In hindsight, it may seem unfair to compare the seemingly corrupt Lincoln Savings with the average bank that has a disagreement with examiners. But at the time, the five senators were in good company in believing that Mr. Keating might just be the victim of overregulation.

Mr. Keating's sympathizers included Alan Greenspan, now the Federal Reserve chairman, and Mother Teresa.

With real estate values perceived as perpetually on the rise, it didn't seem as obvious as it does today that Mr. Keating's estimates of the future prospects of his land investments might be greatly overblown.

Fortunately, the lesson of the Keating Five scandal may be that examiners need not buckle under to popular sentiment or political pressure.

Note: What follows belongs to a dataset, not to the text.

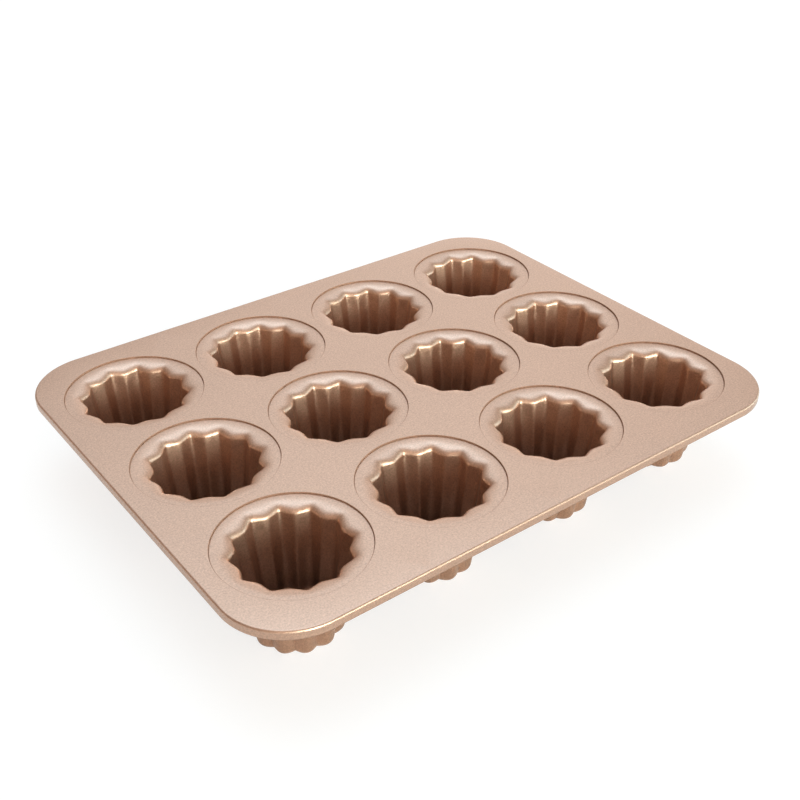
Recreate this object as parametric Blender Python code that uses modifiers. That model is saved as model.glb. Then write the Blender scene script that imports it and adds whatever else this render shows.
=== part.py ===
"""Fluted cake pan: a sheet-metal tray with twelve deep fluted cups seated in it.

Metres, +Z up. The origin is on the surface the pan stands on, under the middle of the tray.
+X runs along the long side, from cup to cup in a row, and +Y points to the back row.
"""

import math

import bmesh
import bpy

# Sheet metal
TRAY_SHEET = 0.0008
CUP_SHEET = 0.0008

# Inside surface of a cup
FLUTES = 12
PAN_HEIGHT = 0.0525
MOUTH_RADIUS = 0.0302
MOUTH_FLUTE_DEPTH = 0.0027
MOUTH_RIB_SHARPNESS = 0.9
WALL_LEAN = 0.0064
FLOOR_FLUTE_DEPTH = 0.0027
FLOOR_RIB_SHARPNESS = 1.5
LIP_RADIUS = 0.0048
FLOOR_CORNER_RADIUS = 0.0052

# Flange of a cup and its seat in the tray
FLANGE_FLAT_WIDTH = 0.0038
FLANGE_STEP_DOWN = 0.0008
SEAT_CLEARANCE = 0.0003
SEAT_LEDGE_WIDTH = 0.0037

# Tray around the seats
CUPS_PER_ROW = 4
ROWS = ("front", "middle", "back")
LAND_BETWEEN_CUPS = 0.0058
LAND_AT_SIDES = 0.0107
LAND_AT_FRONT_AND_BACK = 0.0159
TRAY_CORNER_RADIUS = 0.0370
RIM_DROP = 0.0055
HEM_THICKNESS = 0.0018
RIM_BEND_RADIUS = 0.0017

# Angle from +X to one groove of each cup, in degrees, left to right along each row
CUP_TURNS = {
    "front": (10.0, 20.5, 21.0, 8.5),
    "middle": (18.0, 24.5, 7.0, 13.5),
    "back": (2.5, 1.0, 0.0, 17.5),
}

# Facets
POINTS_PER_FLUTE = 4
QUARTER_STEPS = 2
SEAT_SEGMENTS = 36
LEDGE_SEGMENTS = 24
TRAY_CORNER_SEGMENTS = 7
RIM_BEND_SEGMENTS = 3
HEM_SEGMENTS = 2

# Sizes that follow
LIP_OUTER_RADIUS = MOUTH_RADIUS + LIP_RADIUS
FLANGE_RADIUS = LIP_OUTER_RADIUS + FLANGE_FLAT_WIDTH
SEAT_RADIUS = FLANGE_RADIUS + SEAT_CLEARANCE
LEDGE_RADIUS = SEAT_RADIUS - SEAT_LEDGE_WIDTH
BOSS_RADIUS = SEAT_RADIUS + TRAY_SHEET
CUP_PITCH = 2 * SEAT_RADIUS + LAND_BETWEEN_CUPS
TRAY_LENGTH = (CUPS_PER_ROW - 1) * CUP_PITCH + 2 * (SEAT_RADIUS + LAND_AT_SIDES)
TRAY_WIDTH = (len(ROWS) - 1) * CUP_PITCH + 2 * (SEAT_RADIUS + LAND_AT_FRONT_AND_BACK)
FLANGE_TOP = PAN_HEIGHT - FLANGE_STEP_DOWN
LEDGE_TOP = FLANGE_TOP - CUP_SHEET - SEAT_CLEARANCE
LEDGE_BOTTOM = LEDGE_TOP - TRAY_SHEET
RIM_BOTTOM = PAN_HEIGHT - RIM_DROP
HEM_FOLD_RADIUS = HEM_THICKNESS / 2
WALL_BOTTOM_RADIUS = MOUTH_RADIUS - WALL_LEAN
FLOOR_TOP = CUP_SHEET
CUT_MARGIN = 0.0020
SMOOTH_ANGLE = math.radians(50)


def clear_scene():
    """Remove every object that the file opened with."""
    for old in list(bpy.data.objects):
        bpy.data.objects.remove(old, do_unlink=True)


def new_collection(name):
    collection = bpy.data.collections.new(name)
    bpy.context.scene.collection.children.link(collection)
    return collection


def coated_metal(name, color):
    """Champagne metallic non-stick coating with a satin shine."""
    material = bpy.data.materials.new(name)
    material.use_nodes = True
    shader = material.node_tree.nodes["Principled BSDF"]
    shader.inputs["Base Color"].default_value = (*color, 1.0)
    shader.inputs["Metallic"].default_value = 0.75
    shader.inputs["Roughness"].default_value = 0.38
    material.diffuse_color = (*color, 1.0)
    return material


def add_object(name, mesh, collection):
    made = bpy.data.objects.new(name, mesh)
    collection.objects.link(made)
    return made


def cup_places():
    """Yield each cup's name, x, y and turn in radians, row by row from the front."""
    for row, row_name in enumerate(ROWS):
        turns = CUP_TURNS[row_name]
        y = (row - (len(ROWS) - 1) / 2) * CUP_PITCH
        for column in range(CUPS_PER_ROW):
            x = (column - (CUPS_PER_ROW - 1) / 2) * CUP_PITCH
            turn = math.radians(turns[column % len(turns)])
            yield f"cup_{row_name}_{column + 1}", x, y, turn


def rounded_box(name, length, width, corner, bottom, top, collection):
    """A box whose four upright edges are rounded by a Bevel, which reads their bevel weight.

    The corners of its top and bottom faces are in two vertex groups, for rounding those edges later.
    """
    mesh = bpy.data.meshes.new(name)
    bm = bmesh.new()
    bmesh.ops.create_cube(bm, size=1.0)
    bmesh.ops.scale(bm, vec=(length, width, top - bottom), verts=bm.verts)
    bmesh.ops.translate(bm, vec=(0, 0, (top + bottom) / 2), verts=bm.verts)
    weight = bm.edges.layers.float.new("bevel_weight_edge")
    for edge in bm.edges:
        low, high = (vert.co for vert in edge.verts)
        if abs(low.z - high.z) > (top - bottom) / 2:
            edge[weight] = 1.0
    bm.to_mesh(mesh)
    bm.free()
    box = add_object(name, mesh, collection)
    for group_name, level in (("top", top), ("bottom", bottom)):
        group = box.vertex_groups.new(name=group_name)
        group.add([vert.index for vert in mesh.vertices if abs(vert.co.z - level) < 1e-6], 1.0, "REPLACE")
    bevel = box.modifiers.new("round_corners", "BEVEL")
    bevel.limit_method = "WEIGHT"
    bevel.width = corner
    bevel.segments = TRAY_CORNER_SEGMENTS
    return box


def round_edges(box, name, group_name, radius, segments):
    """Round the edges of a rounded box's top or bottom face."""
    bevel = box.modifiers.new(name, "BEVEL")
    bevel.limit_method = "VGROUP"
    bevel.vertex_group = group_name
    bevel.width = radius
    bevel.segments = segments


def discs_at_cups(name, radius, segments, bottom, top, collection):
    """One upright disc at each cup. The radius is that of the circle inside the polygon."""
    mesh = bpy.data.meshes.new(name)
    bm = bmesh.new()
    corner_radius = radius / math.cos(math.pi / segments)
    for _, x, y, _ in cup_places():
        disc = bmesh.ops.create_cone(
            bm, cap_ends=True, segments=segments,
            radius1=corner_radius, radius2=corner_radius, depth=top - bottom)
        bmesh.ops.translate(bm, vec=(x, y, (top + bottom) / 2), verts=disc["verts"])
    bm.to_mesh(mesh)
    bm.free()
    return add_object(name, mesh, collection)


def join_or_cut(target, operation, tool):
    """Add one EXACT Boolean to the target, and mark the tool as a guide."""
    boolean = target.modifiers.new(tool.name, "BOOLEAN")
    boolean.operation = operation
    boolean.solver = "EXACT"
    boolean.object = tool
    tool.hide_render = True
    tool.display_type = "WIRE"


def make_tray(parts, tools):
    """Pressed sheet with a turned-down hem and a stepped seat for each cup."""
    tray = rounded_box("tray", TRAY_LENGTH, TRAY_WIDTH, TRAY_CORNER_RADIUS,
                       RIM_BOTTOM, PAN_HEIGHT, parts)
    round_edges(tray, "rim_bend", "top", RIM_BEND_RADIUS, RIM_BEND_SEGMENTS)
    round_edges(tray, "hem_fold", "bottom", HEM_FOLD_RADIUS, HEM_SEGMENTS)

    hollow = rounded_box("under_tray", TRAY_LENGTH - 2 * HEM_THICKNESS, TRAY_WIDTH - 2 * HEM_THICKNESS,
                         TRAY_CORNER_RADIUS - HEM_THICKNESS,
                         RIM_BOTTOM - CUT_MARGIN, PAN_HEIGHT - TRAY_SHEET, tools)
    round_edges(hollow, "inner_bend", "top", RIM_BEND_RADIUS - TRAY_SHEET, HEM_SEGMENTS)
    join_or_cut(tray, "DIFFERENCE", hollow)
    bosses = discs_at_cups("seat_bosses", BOSS_RADIUS, SEAT_SEGMENTS,
                           LEDGE_BOTTOM, PAN_HEIGHT - TRAY_SHEET / 2, tools)
    join_or_cut(tray, "UNION", bosses)
    seats = discs_at_cups("seat_recesses", SEAT_RADIUS, SEAT_SEGMENTS,
                          LEDGE_TOP, PAN_HEIGHT + CUT_MARGIN, tools)
    join_or_cut(tray, "DIFFERENCE", seats)
    holes = discs_at_cups("seat_holes", LEDGE_RADIUS, LEDGE_SEGMENTS,
                          LEDGE_BOTTOM - CUT_MARGIN, PAN_HEIGHT, tools)
    join_or_cut(tray, "DIFFERENCE", holes)

    tray.data.materials.append(coated_metal("tray_coating", (0.62, 0.45, 0.36)))


def fluted_ring(lobe_radius, flute_depth, rib_sharpness, z):
    """Points round a fluted section, with a groove at +X.

    The radius is lobe_radius in the grooves and flute_depth less on the ribs, and follows
    (1 - cos(flutes * angle)) / 2 raised to rib_sharpness in between.
    """
    count = FLUTES * POINTS_PER_FLUTE
    ring = []
    for step in range(count):
        angle = 2 * math.pi * step / count
        rib = (0.5 - 0.5 * math.cos(FLUTES * angle)) ** rib_sharpness
        radius = lobe_radius - flute_depth * rib
        ring.append((radius * math.cos(angle), radius * math.sin(angle), z))
    return ring


def cup_rings():
    """Sections of a cup's inside: the flange's edge, a quarter circle over the lip, where the flutes
    grow in, and a quarter circle from the foot of the straight wall to the floor."""
    rings = [fluted_ring(FLANGE_RADIUS, 0, 1, FLANGE_TOP)]
    quarter = [math.radians(90) * step / QUARTER_STEPS for step in range(QUARTER_STEPS + 1)]
    for angle in quarter:
        rings.append(fluted_ring(
            LIP_OUTER_RADIUS - LIP_RADIUS * math.sin(angle),
            MOUTH_FLUTE_DEPTH * math.sin(angle), MOUTH_RIB_SHARPNESS,
            FLANGE_TOP - LIP_RADIUS * (1 - math.cos(angle))))
    for angle in quarter:
        rings.append(fluted_ring(
            WALL_BOTTOM_RADIUS - FLOOR_CORNER_RADIUS * (1 - math.cos(angle)),
            FLOOR_FLUTE_DEPTH, FLOOR_RIB_SHARPNESS,
            FLOOR_TOP + FLOOR_CORNER_RADIUS * (1 - math.sin(angle))))
    return rings


def cup_mesh():
    """Inside surface of a cup: a loft from the round flange to the fluted floor, facing up and in."""
    mesh = bpy.data.meshes.new("cup_surface")
    bm = bmesh.new()
    loops = [[bm.verts.new(point) for point in ring] for ring in cup_rings()]
    for outer, inner in zip(loops, loops[1:]):
        for step in range(len(outer)):
            ahead = (step + 1) % len(outer)
            bm.faces.new((outer[step], outer[ahead], inner[ahead], inner[step]))
    bm.faces.new(loops[-1])
    bm.to_mesh(mesh)
    bm.free()
    mesh.shade_smooth()
    mesh.set_sharp_from_angle(angle=SMOOTH_ANGLE)
    mesh.materials.append(coated_metal("cup_coating", (0.58, 0.41, 0.32)))
    return mesh


def make_cups(parts):
    """Set the twelve cups in their seats, each turned its own way, with the wall outside the surface."""
    surface = cup_mesh()
    for name, x, y, turn in cup_places():
        cup = add_object(name, surface, parts)
        cup.location = (x, y, 0)
        cup.rotation_euler = (0, 0, turn)
        wall = cup.modifiers.new("sheet", "SOLIDIFY")
        wall.thickness = CUP_SHEET
        wall.offset = -1
        wall.solidify_mode = "NON_MANIFOLD"
        wall.nonmanifold_thickness_mode = "CONSTRAINTS"


def main():
    clear_scene()
    parts = new_collection("fluted_cake_pan")
    tools = new_collection("cutters")
    make_tray(parts, tools)
    make_cups(parts)


main()
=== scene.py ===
"""Looks of the fluted cake pan: a pressed tray with a hemmed edge and twelve deep-drawn fluted cups.

Metres, +Z up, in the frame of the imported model: the cups stand on the floor at height 0.
"""

import math

import bpy
import numpy as np
from mathutils import Matrix


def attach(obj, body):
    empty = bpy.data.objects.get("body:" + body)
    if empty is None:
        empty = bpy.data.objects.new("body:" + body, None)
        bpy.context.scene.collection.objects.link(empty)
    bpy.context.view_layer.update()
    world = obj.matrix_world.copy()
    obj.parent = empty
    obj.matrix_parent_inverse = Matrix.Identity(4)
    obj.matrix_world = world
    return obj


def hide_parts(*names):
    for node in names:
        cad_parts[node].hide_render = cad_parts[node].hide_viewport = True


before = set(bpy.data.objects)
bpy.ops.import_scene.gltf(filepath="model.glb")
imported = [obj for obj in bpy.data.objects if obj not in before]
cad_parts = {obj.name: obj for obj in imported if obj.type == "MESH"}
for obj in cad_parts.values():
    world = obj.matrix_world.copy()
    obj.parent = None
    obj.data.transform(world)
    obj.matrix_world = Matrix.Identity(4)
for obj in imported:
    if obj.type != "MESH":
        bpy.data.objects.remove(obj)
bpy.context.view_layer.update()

# Sheet metal
SHEET = 0.0008
RAW_EDGE_ROUND = 0.00015

# Places of the cups
CUP_PITCH = 0.0840
CUPS_PER_ROW = 4
ROWS = ("front", "middle", "back")

# Angle from +X to one groove of each cup, in degrees, left to right along each row
CUP_TURNS = {
    "front": (10.0, 20.5, 21.0, 8.5),
    "middle": (18.0, 24.5, 7.0, 13.5),
    "back": (2.5, 1.0, 0.0, 17.5),
}

# Flange and lip of a cup
FLANGE_TOP = 0.0517
FLANGE_RADIUS = 0.0392
FLANGE_MIDDLE_RADIUS = 0.0385
FLANGE_EDGE_ROUND = 0.00015
LIP_OUTER_RADIUS = 0.0374
LIP_LENGTH = 0.0093
LIP_TURN_POWER = 1.8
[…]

Examiners took the latest directives and jawboning from Washington in stride, saying that for the most part the statement of policy spells out existing policies and will help them defend their conclusions more convincingly.

The directive won't encourage "forbearance," insisted Clifton A. Poole Jr., deputy comptroller in Atlanta. "It's really a more definitive statement of what would be current practice," he said. "It puts the onus on the financial institution" to provide evidence to justify a change.

One West Coast banker, who recently underwent an exam that resulted in a big increase in loan-loss reserves, predicted it would be "the path of least resistance" for examiners to remain as conservative as possible, regardless of political posturing in Washington.

After all, he said, examiners won't forget that the Senate denied reconfirmation to Comptroller Robert L. Clarke because he was seen as too lenient.

Nevertheless, a local regulatory official, speaking on condition of anonymity, acknowledged the "commonsense conclusion" that field-level examiners will be wary of the appeal provision, which allows banks to sidestep the usual regional channels.

If the political pressure to spur lending boils over as it did when powerful forces questioned the fairness of Lincoln's regulatory exam, the public could get burned again.